The thirteenth ASEAN-EU Ministerial Meeting was held on 11 – 12 December 2000 in Vientiane und r the co-chairmanship of the Lao People’s Democratic Republic (Lao PDR) and France, acting as Presidency of the Council of the EU. The Kingdom of Cambodia, Lao PDR and the Union of Myanmar participated for the first time at the Ministerial Meeting. It was stressed again that the ASEAN-EU Ministerial Meeting has a key role to play in formulating policies and coordinating future directions of the cooperation between ASEAN and EU. The EU briefed ASEAN in this meetings on the important steps taken by the European Council in Nice regarding, inter alia, the European Security and Defense Policy, EU Enlargement and the Intergovernmental Conference.

ASEAN informed EU of developments within ASEAN, in particular, for example the implementation of the Ha Noi Plan (HPA), the purpose and procedure on constituting the ASEAN Troika and many political items like Burma/Myanmar (ILO), Indonesia (East Timor), the dialogue between North and South Korea.

The exchange of economic issues concerned inter alia the introduction of the EURO and the importance of accelerating the process of accession to the WTO for the Kingdom of Cambodia, Lao PDR and Vietnam.

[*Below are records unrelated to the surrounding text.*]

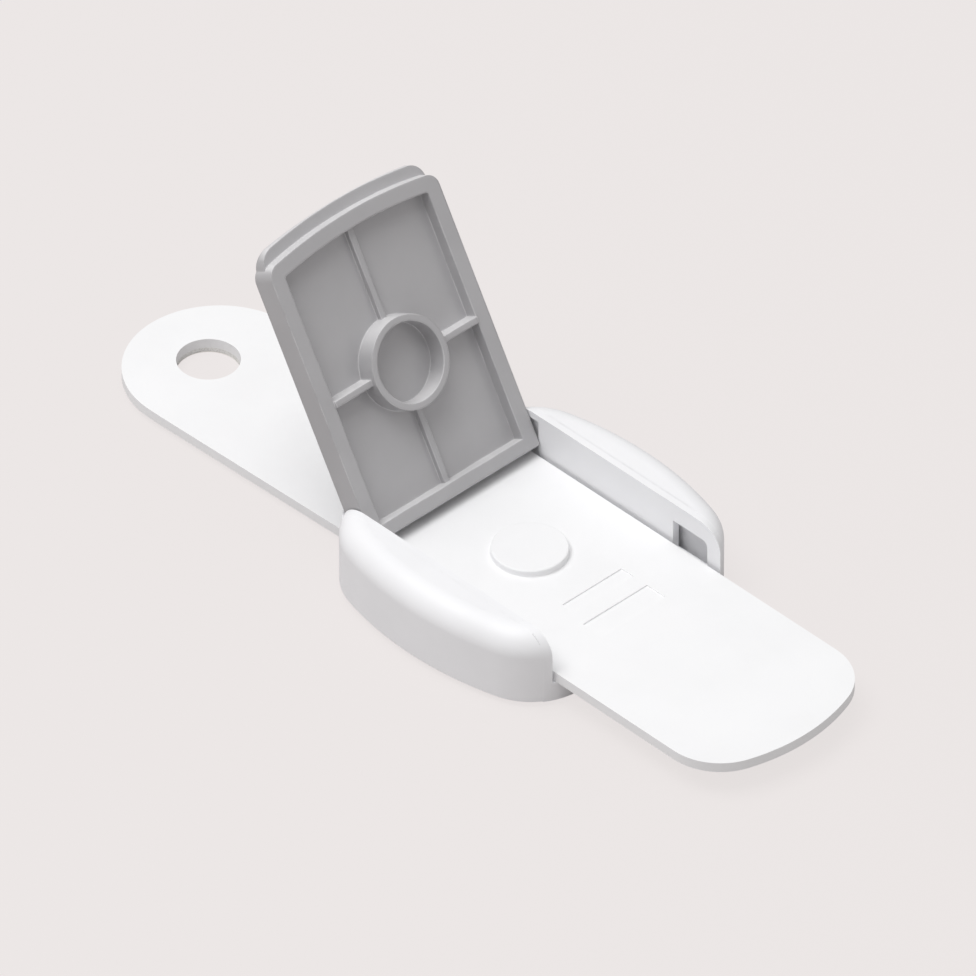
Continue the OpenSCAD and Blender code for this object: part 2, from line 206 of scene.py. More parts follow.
class Effects:
    """Shader groups that more than one finish uses, each built once."""

    _made: dict[str, bpy.types.NodeTree] = {}

    @classmethod
    def _new(
        cls, name: str, inputs: dict[str, float], outputs: Sequence[str],
    ) -> tuple[Sheet, bpy.types.Node, bpy.types.Node]:
        """Make an empty group whose named sockets are all plain numbers.

        Args:
            name: The group's name.
            inputs: For each input its value.
            outputs: The names of the outputs.

        Returns:
            The sheet, its input node and its output node.
        """
        kind = "NodeSocketFloat"
        tree = bpy.data.node_groups.new(name, "ShaderNodeTree")
        for label, value in inputs.items():
            socket = tree.interface.new_socket(name=label, in_out="INPUT", socket_type=kind)
            socket.default_value = value
        for label in outputs:
            tree.interface.new_socket(name=label, in_out="OUTPUT", socket_type=kind)
        sheet = Sheet(tree)
        source = tree.nodes.new("NodeGroupInput")
        result = tree.nodes.new("NodeGroupOutput")
        cls._made[name] = tree
        return sheet, source, result

    @classmethod
    def place(cls, sheet: Sheet, name: str, sockets: dict[str, object]) -> bpy.types.Node:
        """Put a group into a material.

        Args:
            sheet: The material's sheet.
            name: The group's name, which is also the name of the method that builds it.
            sockets: Values or output sockets for the group's inputs.

        Returns:
            The group node.
        """
        if name not in cls._made:
            getattr(cls, name)()
        node = sheet.tree.nodes.new("ShaderNodeGroup")
        node.node_tree = cls._made[name]
        for label, value in sockets.items():
            sheet.feed(node.inputs[label], value)
        return node

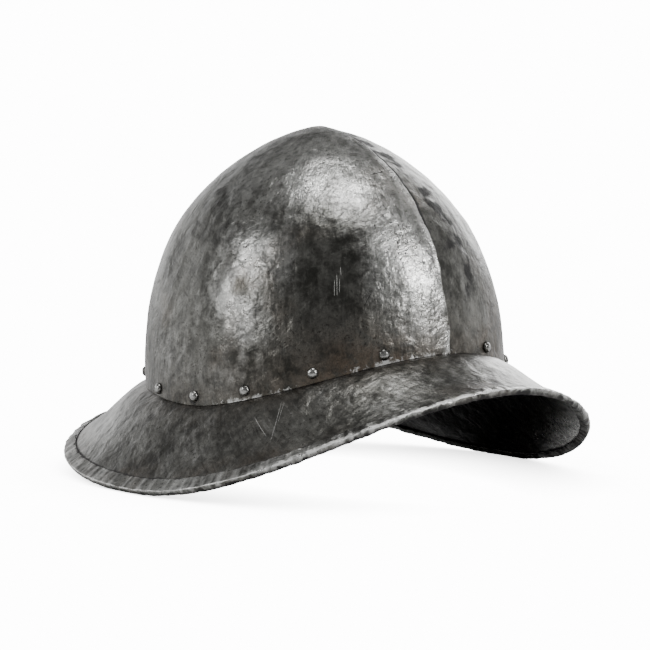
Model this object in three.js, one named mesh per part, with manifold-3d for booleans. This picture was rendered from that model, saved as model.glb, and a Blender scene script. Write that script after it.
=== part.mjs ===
// A hand-forged steel helmet: a tall ridged skull, a wide brim that drops at the sides and
// is arched up in front, a strip folded over the brim's edge, and rivets round the foot.
// Millimetres, +Z up, the wearer's face toward -Y. Z = 0 is the surface it rests on.
import * as THREE from 'three';
import { mergeVertices } from 'three/addons/utils/BufferGeometryUtils.js';
import Module from 'manifold-3d';

// Skull: outside sizes at the foot, and the height of the crown above the foot at the sides
const SKULL_LENGTH = 240;
const SKULL_WIDTH = 202;
const SKULL_RISE = 157;
const SKULL_WALL = 1.6;
const CROWN_SET_BACK = 2.5;
const BELLY_SET_BACK = 2.2;

// Powers of the skull's side curve: a fuller belly, and a crown that comes to a soft point
const BELLY_POWER = 2.6;
const CROWN_POWER = 1.57;

// Foot line of the skull, measured from its level at the sides
const FOOT_FRONT_RISE = 31;
const FOOT_REAR_RISE = 5;
const FOOT_SIDE_DIP = 2.5;
const SIDE_DIP_POWER = 12;

// Ridge along the middle seam, where the right half's plate stands proud of the left's, with
// a flatter flank on each side of it
const RIDGE_HEIGHT = 1.1;
const RIDGE_SPREAD = 12;
const SEAM_STEP = 0.7;
const SEAM_FADE = 30;
const FLANK_FLATNESS = 2.2;
const FLANK_DISTANCE = 36;
const FLANK_SPREAD = 22;

// Brim: outline of the plate's end, its drop from the foot at the sides, and its two arches
const BRIM_LENGTH = 341;
const BRIM_WIDTH = 287.5;
const BRIM_SQUARENESS = 2.14;
const BRIM_DROP = 48.8;
const BRIM_FRONT_RISE = 59.5;
const BRIM_REAR_RISE = 26;
const BRIM_SAG = 2;
const BRIM_CREST = 3.5;
const BRIM_WALL = 1.6;
const COLLAR_HEIGHT = 14;

// Folded strip on the brim's edge: wider on top at the sides than in front and behind
const BINDING_WALL = 1.5;
const BINDING_SIDE_FLANGE = 9.5;
const BINDING_END_FLANGE = 6;
const BINDING_UNDER_FLANGE = 4.5;
const BINDING_NOSE_STEPS = 4;

// Rivets round the foot
const RIVET_HEAD_WIDTH = 6.6;
const RIVET_HEAD_HEIGHT = 2.6;
const RIVET_SHANK_WIDTH = 3.2;
const RIVET_TAIL_WIDTH = 5;
const RIVET_TAIL_HEIGHT = 1.2;
const RIVET_LIFT = 5.5;
const RIVET_SIDES = 10;

// Play between pieces that touch, how far the two lowest spots of the edge are worn flat, and
// how sharply the edge's unevenness dies out at them
const PLAY = 0.3;
const REST_WEAR = 0.4;
const REST_SPOT_POWER = 8;

// Fineness of the meshes: columns round the helmet, crowded toward the middle plane, and rows
const COLUMNS = 64;
const CROWDING = 0.5;
const COLLAR_ROWS = 2;
const OUTER_ROWS = 14;
const INNER_ROWS = 9;
const BRIM_ROWS = 4;

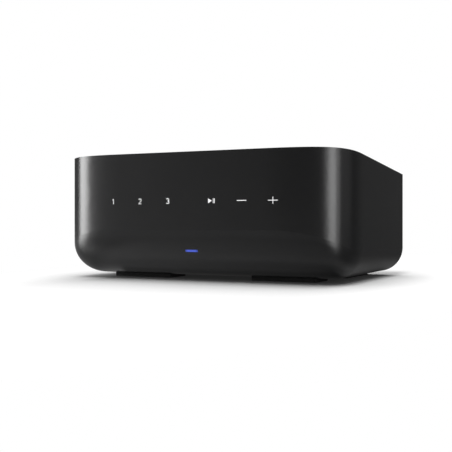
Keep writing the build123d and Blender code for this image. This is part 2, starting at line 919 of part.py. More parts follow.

Further the reduction of non­tariff barriers, so as to facilitate the trade flows between the two regions as well as  the meeting of the ASEAN Economic Ministers and the EU Trade Commissioner, held on 6 October  2000 in Chiang Mai.

The European Commission adopted 4th September 2001 in Brussels a Communication setting out a new strategic framework for the EuropeanUnion’s relations with Asia in the coming decade.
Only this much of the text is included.